■ **What you will do**
Return the lines exactly as they stand, from the first of the material through the line containing "pot_corner_radius = 15.0".

■ **Records to use**
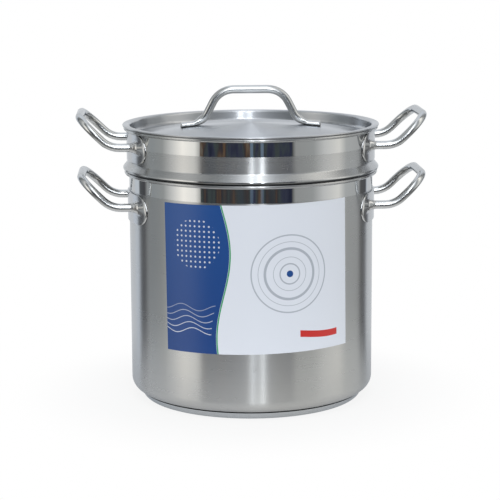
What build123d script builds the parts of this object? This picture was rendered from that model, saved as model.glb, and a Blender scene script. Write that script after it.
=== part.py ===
from build123d import *
import math
import os

# Pasta pot with a lift-out strainer insert and a lid, all of stainless steel sheet and rod.
# Lengths are millimetres. The origin is the middle of the underside of the base, on the table.
# +Z is up, the handles point along X and the paper label faces -Y.

# Sheet, rod and fits
pot_wall = 1.0
insert_wall = 1.0
lid_wall = 1.0
base_cap_wall = 1.0
plate_wall = 2.0
label_thickness = 0.25
handle_rod_diameter = 10.0
lid_rod_diameter = 10.0
weld_clearance = 0.05
brazing_clearance = 0.15
seat_clearance = 0.3
insert_fit_clearance = 0.7
lid_fit_clearance = 0.5
overrun = 5.0

# The pot
pot_outer_diameter = 300.0
pot_rim_height = 283.5
pot_corner_radius = 15.0

# The rolled rims of the pot and the insert
rim_height = 4.5
rim_reach = 5.5

# The induction base under the pot: a magnetic cap round an aluminium core
base_height = 9.5
base_cap_inset = 11.5
base_cap_flare = 4.0
base_cap_corner_radius = 8.0
base_seam = 0.6

# The strainer insert
insert_collar_step = 0.5
insert_collar_height = 53.6
insert_lip_reach = 6.9
insert_lip_radius = 2.3
insert_flare_height = 11.0
insert_flare_radius = 4.0
insert_seat_radius = 2.0
insert_band_height = 21.0
insert_step_height = 5.0
insert_step_radius = 3.0
insert_step_width = 2.8
insert_floor_clearance = 45.5
insert_corner_radius = 20.0

# The strainer's holes
hole_diameter = 5.5
hole_sides = 4
wall_hole_columns = 36
wall_hole_rows = 13
wall_hole_pitch = 14.0
wall_hole_top_depth = 36.0
floor_hole_pitch = 26.0
floor_hole_rings = 4
floor_holes_per_ring_step = 6

# The lid
lid_flange_overhang = 1.3
lid_hem_width = 4.5
lid_hem_height = 1.8
lid_flange_bend = 2.5
lid_trough_depth = 14.0
lid_trough_radius = 5.0
lid_dome_rise = 14.3

# The side handles and their welded plates
handle_leg_spacing = 116.0
handle_leg_length = 14.5
handle_slope_angle = 44.0
handle_slope_length = 7.5
handle_bend_radius = 30.0
handle_bar_radius = 30.0
plate_end_reach = 21.0
plate_height = 36.0
plate_boss_height = 4.5
plate_boss_top_diameter = 11.0
plate_boss_neck_length = 5.8
plate_boss_neck_diameter = 16.0
plate_boss_skirt_length = 8.5
plate_boss_skirt_diameter = 42.0
pot_handle_depth = 38.9
pot_plate_depth = 42.2
insert_handle_depth = 20.3
insert_plate_depth = 23.0

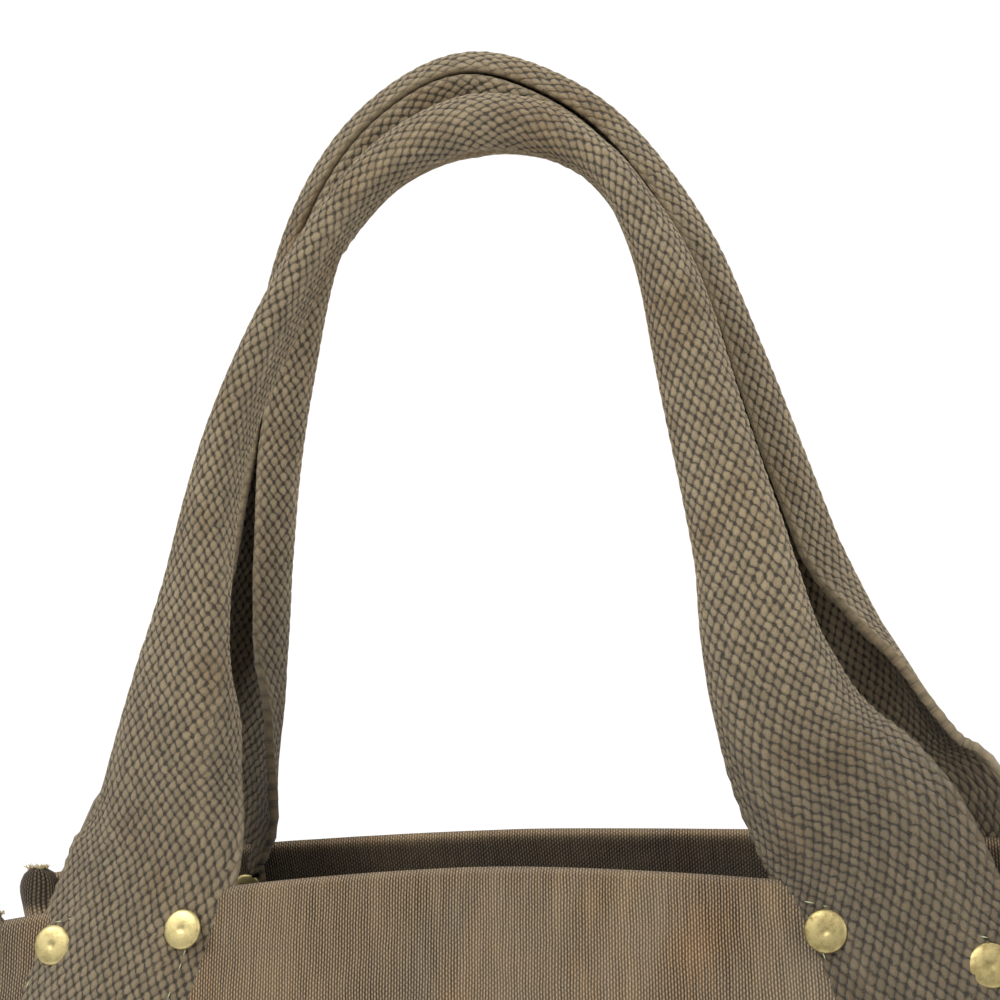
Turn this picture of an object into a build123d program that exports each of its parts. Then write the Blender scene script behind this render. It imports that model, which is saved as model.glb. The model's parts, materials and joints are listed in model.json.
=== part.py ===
"""A canvas garden tool bag with two folded webbing handles, brass rivets and outside tool pockets.

Frame: millimetres, +Z up, -Y is the front, origin under the middle of the base on the floor.
The front and back walls stand straight up to the shoulder and lean in from there to the mouth.
Each handle leans in a little, and swings about a line across its two feet, just above the hem.
"""

import os
from math import atan2, cos, degrees, hypot, radians, sin, sqrt, tan

from build123d import *

# Driving dimensions of the bag
bag_width = 268.0  # between the corner seams
bag_depth = 104.0  # front to back, up to the shoulder
mouth_depth = 50.0  # front to back at the hem
bag_height = 260.0  # floor to the hem in the middle of a wall
hem_drop = 9.0  # how much lower the hem is at the corners
shoulder_height = 152.0  # where the walls start to lean in
canvas = 1.2  # thickness of the duck canvas
binding_flange = 8.0  # how far a bound corner seam stands out
binding_thickness = 3.0
binding_end = 2.0  # raw end of a corner binding above the hem
fold_start = 0.5  # a gusset's fold at the shoulder, enough to keep its crease as an edge
board_thickness = 3.0
board_clearance = 2.0
lining_clearance = 0.5
base_binding_thickness = 1.6
base_binding_height = 8.0
base_binding_lift = 0.6  # clear of the floor

# Driving dimensions of the pockets
pocket_bottom = 10.0
pocket_top = 140.0
pocket_gape = 13.0  # how far a pocket's mouth stands off its wall
pocket_pleat = 10.0  # width of the slanting side of a pocket
pocket_land = 3.0  # half of the flat strip that is sewn down between two pockets
wall_pocket_span = 256.0
wall_pocket_bays = 3
side_pocket_span = 90.0
side_pocket_bays = 1
tape_thickness = 1.0
tape_height = 11.0

# Driving dimensions of the handles
webbing_width = 50.0
webbing_thickness = 2.6
foot_spacing = {"front": 182.0, "back": 206.0}  # between a handle's two feet, at the hinge line
foot_splay = {"front": 19.5, "back": 2.5}  # degrees that the webbing turns outwards, going down a foot
foot_length = 42.0  # below the hinge line
hinge_rise = 2.0  # hinge line above the middle of the hem, at the webbing's outer face
hinge_gap = 3.0  # between a foot's end and the hinge line, room for the loop's end to turn
handle_lean = 4.5  # degrees that a loop leans in
loop_end_splay = {"front": 14.0, "back": 24.0}  # degrees that a leg turns outwards, going down to the hinge
leg_width = 22.0  # folded webbing, halfway up a leg
leg_thickness = 8.0
grip_width = 16.0  # folded webbing, at the top of the loop
grip_thickness = 11.0
curl_length = 75.0  # length over which the flat webbing folds up
square_length = 60.0  # length over which the webbing turns square to its own line, from the hinge line
loop_steps = 28

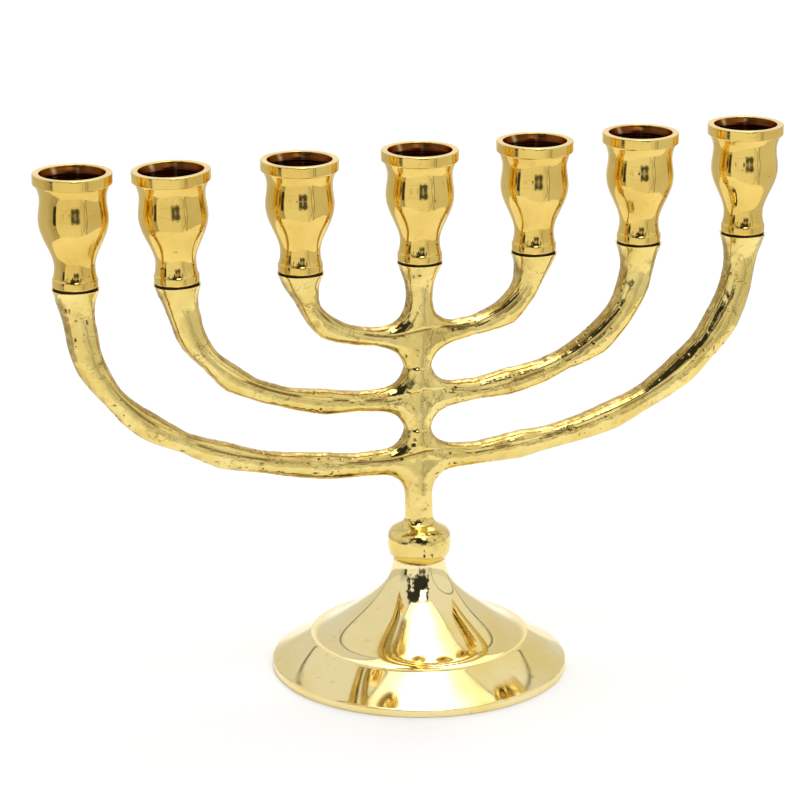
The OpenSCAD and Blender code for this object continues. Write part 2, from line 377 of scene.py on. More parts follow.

■ **Solved problem**
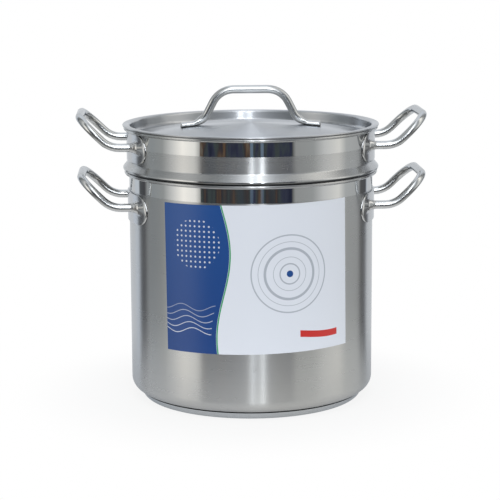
What build123d script builds the parts of this object? This picture was rendered from that model, saved as model.glb, and a Blender scene script. Write that script after it.
=== part.py ===
from build123d import *
import math
import os

# Pasta pot with a lift-out strainer insert and a lid, all of stainless steel sheet and rod.
# Lengths are millimetres. The origin is the middle of the underside of the base, on the table.
# +Z is up, the handles point along X and the paper label faces -Y.

# Sheet, rod and fits
pot_wall = 1.0
insert_wall = 1.0
lid_wall = 1.0
base_cap_wall = 1.0
plate_wall = 2.0
label_thickness = 0.25
handle_rod_diameter = 10.0
lid_rod_diameter = 10.0
weld_clearance = 0.05
brazing_clearance = 0.15
seat_clearance = 0.3
insert_fit_clearance = 0.7
lid_fit_clearance = 0.5
overrun = 5.0

# The pot
pot_outer_diameter = 300.0
pot_rim_height = 283.5
pot_corner_radius = 15.0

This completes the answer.